* Given exercise
Pick out and copy every line below that has the word "with".

* Given data
--- BEGIN ---

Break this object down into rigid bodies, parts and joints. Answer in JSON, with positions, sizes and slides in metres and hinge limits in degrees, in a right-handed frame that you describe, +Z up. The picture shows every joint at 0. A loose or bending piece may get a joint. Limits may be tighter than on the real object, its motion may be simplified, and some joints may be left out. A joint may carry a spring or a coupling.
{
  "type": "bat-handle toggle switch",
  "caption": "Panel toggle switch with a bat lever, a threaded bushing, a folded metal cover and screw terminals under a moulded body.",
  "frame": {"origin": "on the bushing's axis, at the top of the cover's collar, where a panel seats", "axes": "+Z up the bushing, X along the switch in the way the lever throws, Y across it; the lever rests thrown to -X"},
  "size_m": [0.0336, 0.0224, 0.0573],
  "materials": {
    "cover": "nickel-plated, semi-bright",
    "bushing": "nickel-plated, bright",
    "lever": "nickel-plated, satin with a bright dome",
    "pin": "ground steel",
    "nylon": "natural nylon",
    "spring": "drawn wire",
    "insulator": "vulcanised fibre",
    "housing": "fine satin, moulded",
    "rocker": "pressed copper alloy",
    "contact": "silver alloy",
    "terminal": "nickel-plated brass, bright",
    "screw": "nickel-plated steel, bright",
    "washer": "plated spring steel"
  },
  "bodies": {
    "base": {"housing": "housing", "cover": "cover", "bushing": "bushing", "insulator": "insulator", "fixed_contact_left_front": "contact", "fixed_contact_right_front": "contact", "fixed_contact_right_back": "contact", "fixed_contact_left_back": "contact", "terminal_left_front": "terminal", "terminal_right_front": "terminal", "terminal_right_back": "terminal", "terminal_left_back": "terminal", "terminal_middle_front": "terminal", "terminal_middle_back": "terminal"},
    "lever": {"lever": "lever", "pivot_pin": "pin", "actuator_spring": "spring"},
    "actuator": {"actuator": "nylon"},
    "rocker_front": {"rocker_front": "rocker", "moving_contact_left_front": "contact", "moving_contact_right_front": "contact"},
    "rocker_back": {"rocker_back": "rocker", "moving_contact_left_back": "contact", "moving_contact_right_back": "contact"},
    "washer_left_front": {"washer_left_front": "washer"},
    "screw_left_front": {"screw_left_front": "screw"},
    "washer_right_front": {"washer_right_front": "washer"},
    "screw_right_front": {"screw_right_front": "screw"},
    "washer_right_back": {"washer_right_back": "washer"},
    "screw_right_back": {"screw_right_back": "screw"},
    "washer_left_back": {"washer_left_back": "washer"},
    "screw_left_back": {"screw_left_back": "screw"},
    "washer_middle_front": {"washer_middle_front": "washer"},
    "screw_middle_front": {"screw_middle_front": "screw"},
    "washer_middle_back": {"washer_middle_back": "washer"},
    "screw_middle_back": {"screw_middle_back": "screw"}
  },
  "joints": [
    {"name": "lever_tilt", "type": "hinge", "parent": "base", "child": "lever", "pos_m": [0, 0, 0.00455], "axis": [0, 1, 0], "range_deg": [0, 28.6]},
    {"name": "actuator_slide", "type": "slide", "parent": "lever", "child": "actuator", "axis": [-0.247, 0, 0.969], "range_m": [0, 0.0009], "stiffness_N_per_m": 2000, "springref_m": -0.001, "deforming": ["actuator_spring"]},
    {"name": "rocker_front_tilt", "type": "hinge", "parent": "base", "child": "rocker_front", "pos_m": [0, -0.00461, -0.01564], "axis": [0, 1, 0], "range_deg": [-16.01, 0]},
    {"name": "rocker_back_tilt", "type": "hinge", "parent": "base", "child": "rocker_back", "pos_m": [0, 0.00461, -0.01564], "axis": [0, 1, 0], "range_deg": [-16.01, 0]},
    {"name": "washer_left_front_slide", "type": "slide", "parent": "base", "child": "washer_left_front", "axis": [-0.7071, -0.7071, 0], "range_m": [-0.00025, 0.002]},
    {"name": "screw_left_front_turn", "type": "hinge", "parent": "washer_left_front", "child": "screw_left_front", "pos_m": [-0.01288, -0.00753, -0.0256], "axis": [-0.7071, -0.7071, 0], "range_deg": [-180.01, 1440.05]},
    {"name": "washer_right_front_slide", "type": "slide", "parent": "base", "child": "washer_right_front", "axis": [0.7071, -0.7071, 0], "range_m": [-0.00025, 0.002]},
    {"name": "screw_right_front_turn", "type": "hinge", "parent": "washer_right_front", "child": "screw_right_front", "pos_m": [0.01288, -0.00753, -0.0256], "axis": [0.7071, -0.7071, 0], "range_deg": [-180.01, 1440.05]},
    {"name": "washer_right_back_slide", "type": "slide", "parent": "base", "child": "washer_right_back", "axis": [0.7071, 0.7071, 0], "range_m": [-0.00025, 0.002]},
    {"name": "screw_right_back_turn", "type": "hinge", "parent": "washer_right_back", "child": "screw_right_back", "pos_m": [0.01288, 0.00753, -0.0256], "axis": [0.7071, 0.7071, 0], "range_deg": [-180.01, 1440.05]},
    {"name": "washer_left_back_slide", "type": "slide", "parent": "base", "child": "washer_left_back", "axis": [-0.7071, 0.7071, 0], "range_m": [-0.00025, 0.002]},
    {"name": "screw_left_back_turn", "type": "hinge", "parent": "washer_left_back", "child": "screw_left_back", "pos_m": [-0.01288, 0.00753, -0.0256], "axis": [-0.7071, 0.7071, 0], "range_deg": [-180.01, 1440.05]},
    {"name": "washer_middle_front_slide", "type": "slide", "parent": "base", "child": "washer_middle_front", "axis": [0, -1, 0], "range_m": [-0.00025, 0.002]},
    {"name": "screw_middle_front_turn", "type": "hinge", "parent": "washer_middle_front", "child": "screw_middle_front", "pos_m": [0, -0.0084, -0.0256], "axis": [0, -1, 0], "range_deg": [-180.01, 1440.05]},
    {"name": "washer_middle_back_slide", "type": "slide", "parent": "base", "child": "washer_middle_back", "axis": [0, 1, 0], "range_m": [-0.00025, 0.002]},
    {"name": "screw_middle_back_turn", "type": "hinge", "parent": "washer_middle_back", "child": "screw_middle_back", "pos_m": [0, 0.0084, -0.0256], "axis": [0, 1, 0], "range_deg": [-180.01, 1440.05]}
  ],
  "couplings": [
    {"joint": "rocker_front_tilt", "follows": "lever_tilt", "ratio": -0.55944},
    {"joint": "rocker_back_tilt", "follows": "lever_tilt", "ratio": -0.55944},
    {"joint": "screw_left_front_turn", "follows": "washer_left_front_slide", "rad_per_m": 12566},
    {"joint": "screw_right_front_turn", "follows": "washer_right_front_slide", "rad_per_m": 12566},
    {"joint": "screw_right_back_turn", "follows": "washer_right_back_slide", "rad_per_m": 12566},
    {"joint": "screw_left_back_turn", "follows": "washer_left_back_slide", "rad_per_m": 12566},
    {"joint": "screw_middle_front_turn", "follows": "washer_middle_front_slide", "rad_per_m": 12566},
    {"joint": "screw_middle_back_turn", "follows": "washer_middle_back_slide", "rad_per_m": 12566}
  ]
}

--- END ---
--- BEGIN ---

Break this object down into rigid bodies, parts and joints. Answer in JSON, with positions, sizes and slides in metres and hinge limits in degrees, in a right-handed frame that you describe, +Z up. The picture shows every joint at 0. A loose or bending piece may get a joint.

--- END ---

* Final result
Break this object down into rigid bodies, parts and joints. Answer in JSON, with positions, sizes and slides in metres and hinge limits in degrees, in a right-handed frame that you describe, +Z up. The picture shows every joint at 0. A loose or bending piece may get a joint. Limits may be tighter than on the real object, its motion may be simplified, and some joints may be left out. A joint may carry a spring or a coupling.
  "caption": "Panel toggle switch with a bat lever, a threaded bushing, a folded metal cover and screw terminals under a moulded body.",
    "lever": "nickel-plated, satin with a bright dome",
Break this object down into rigid bodies, parts and joints. Answer in JSON, with positions, sizes and slides in metres and hinge limits in degrees, in a right-handed frame that you describe, +Z up. The picture shows every joint at 0. A loose or bending piece may get a joint.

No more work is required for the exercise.